* TASK STATEMENT: Print the lines of the data, starting with the first, up to and including the line where "polygon.use_smooth = True" appears.

* LISTING:
====

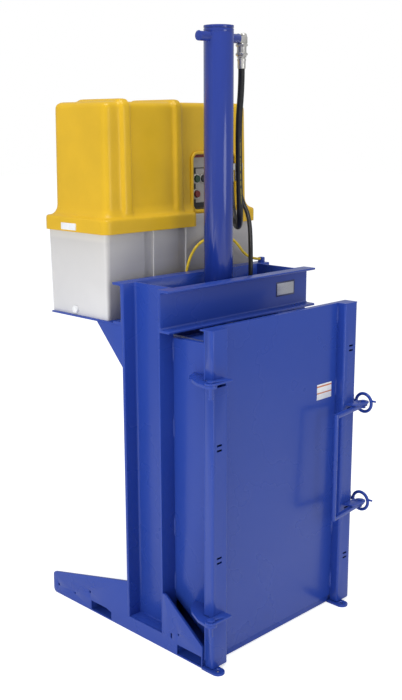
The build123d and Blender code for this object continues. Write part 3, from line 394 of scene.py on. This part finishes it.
def finish_edges(item, width, segments=2):
    """Weld an item's split vertices and round its sharp edges a little."""
    weld = item.modifiers.new("weld", "WELD")
    weld.merge_threshold = WELD_REACH
    bevel = item.modifiers.new("edge", "BEVEL")
    bevel.width = width
    bevel.segments = segments
    bevel.limit_method = "ANGLE"
    bevel.angle_limit = SHARP_ANGLE
    bevel.harden_normals = True
    for polygon in item.data.polygons:
        polygon.use_smooth = True


for name, node in NODES.items():
    if name in CORDS:
        continue
    node.data.materials.clear()
    node.data.materials.append(OWN_OR_SHADED_FINISH.get(name, materials[SLOTS[name]]))
    finish_edges(node, SOFT_NODES.get(name, NODE_ROUNDING), 3 if name in SOFT_NODES else 2)


# Mesh helpers
def upright(x, y, z):
    """A prism or turned body that rises along Z."""
    return x, y, z


def along_x(y, z, x):
    return x, y, z


def along_y(x, z, y):
    return x, y, z


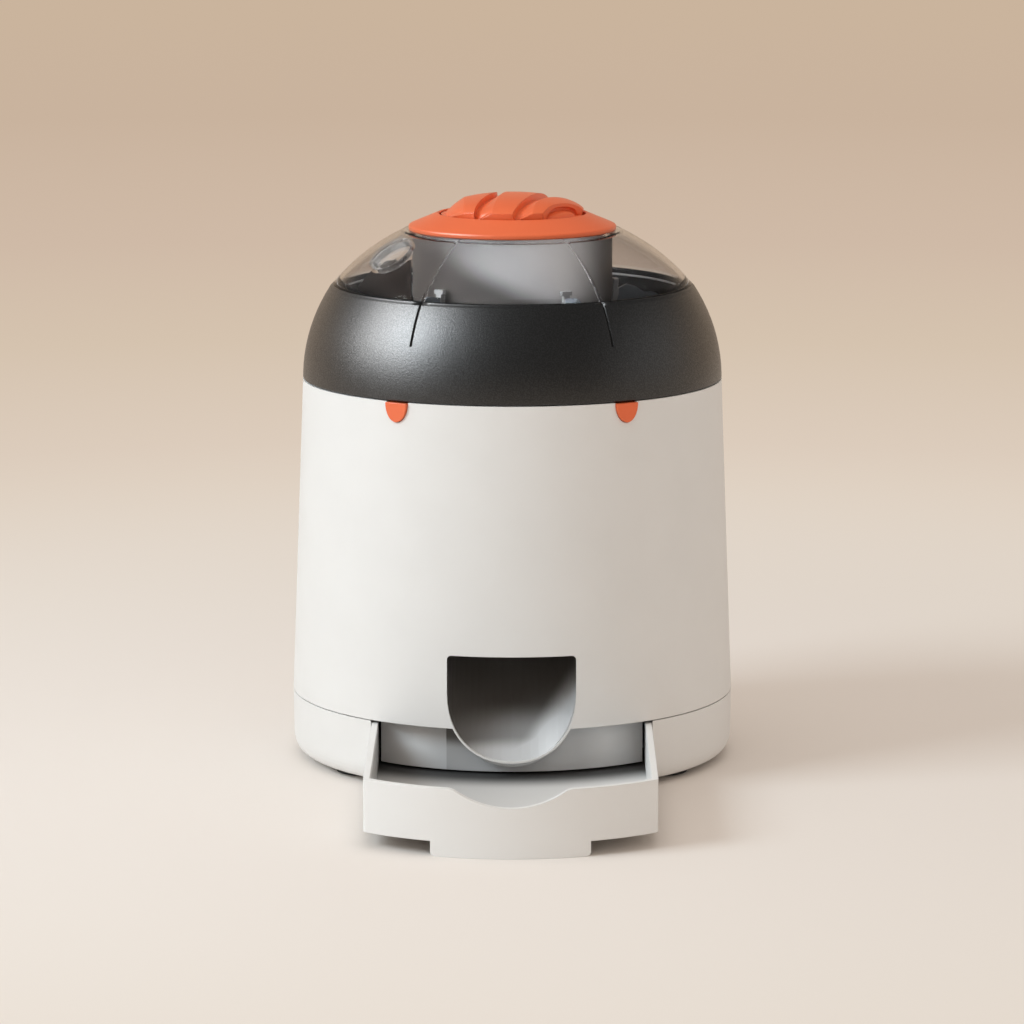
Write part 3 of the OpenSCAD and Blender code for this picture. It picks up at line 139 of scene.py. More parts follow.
class Shader:
    """The node tree of one material."""

    def __init__(self, name: str) -> None:
        """Start an empty material.

        Args:
            name: Name of the material.
        """
        self.material = bpy.data.materials.new(name)
        self.material.use_nodes = True
        self.tree = self.material.node_tree
        self.tree.nodes.clear()

    @classmethod
    def of_tree(cls, tree: Any) -> "Shader":
        """Write into a node tree that is there already.

        Args:
            tree: The tree, such as the world's.

        Returns:
            A shader that adds its nodes to it.
        """
        made = cls.__new__(cls)
        made.tree = tree
        return made

    def node(self, kind: str, settings: dict[str, Any], *values: Any, out: int | str = 0,
             **named: Any) -> Wire:
        """Add one node, set its choices first, and then its sockets.

        Args:
            kind: Node type.
            settings: Choices of the node, such as a Math node's operation.
            values: Values or links of its first sockets, in order.
            out: The output that is returned.
            named: Values or links of sockets by name, with _ for a blank.

        Returns:
            The chosen output.
        """
        made = self.tree.nodes.new(kind)
        for key, value in settings.items():
            setattr(made, key, value)
        pairs = list(enumerate(values)) + [(key.replace("_", " "), v) for key, v in named.items()]
        for key, value in pairs:
            if isinstance(value, Wire):
                self.tree.links.new(value.socket, made.inputs[key])
            elif value is not None:
                made.inputs[key].default_value = value
        return Wire(self, made.outputs[out])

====

* EXERCISE RESULT:
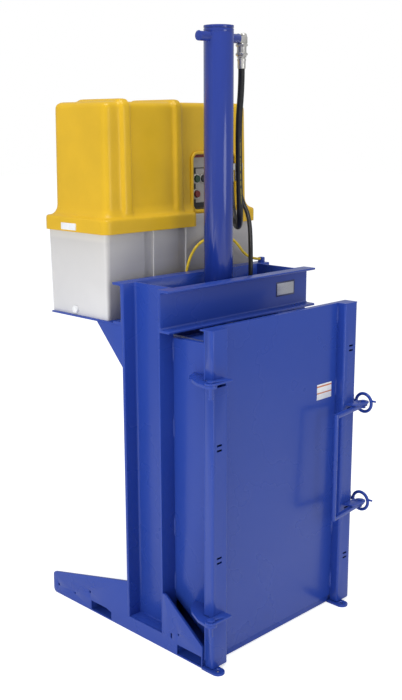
The build123d and Blender code for this object continues. Write part 3, from line 394 of scene.py on. This part finishes it.
def finish_edges(item, width, segments=2):
    """Weld an item's split vertices and round its sharp edges a little."""
    weld = item.modifiers.new("weld", "WELD")
    weld.merge_threshold = WELD_REACH
    bevel = item.modifiers.new("edge", "BEVEL")
    bevel.width = width
    bevel.segments = segments
    bevel.limit_method = "ANGLE"
    bevel.angle_limit = SHARP_ANGLE
    bevel.harden_normals = True
    for polygon in item.data.polygons:
        polygon.use_smooth = True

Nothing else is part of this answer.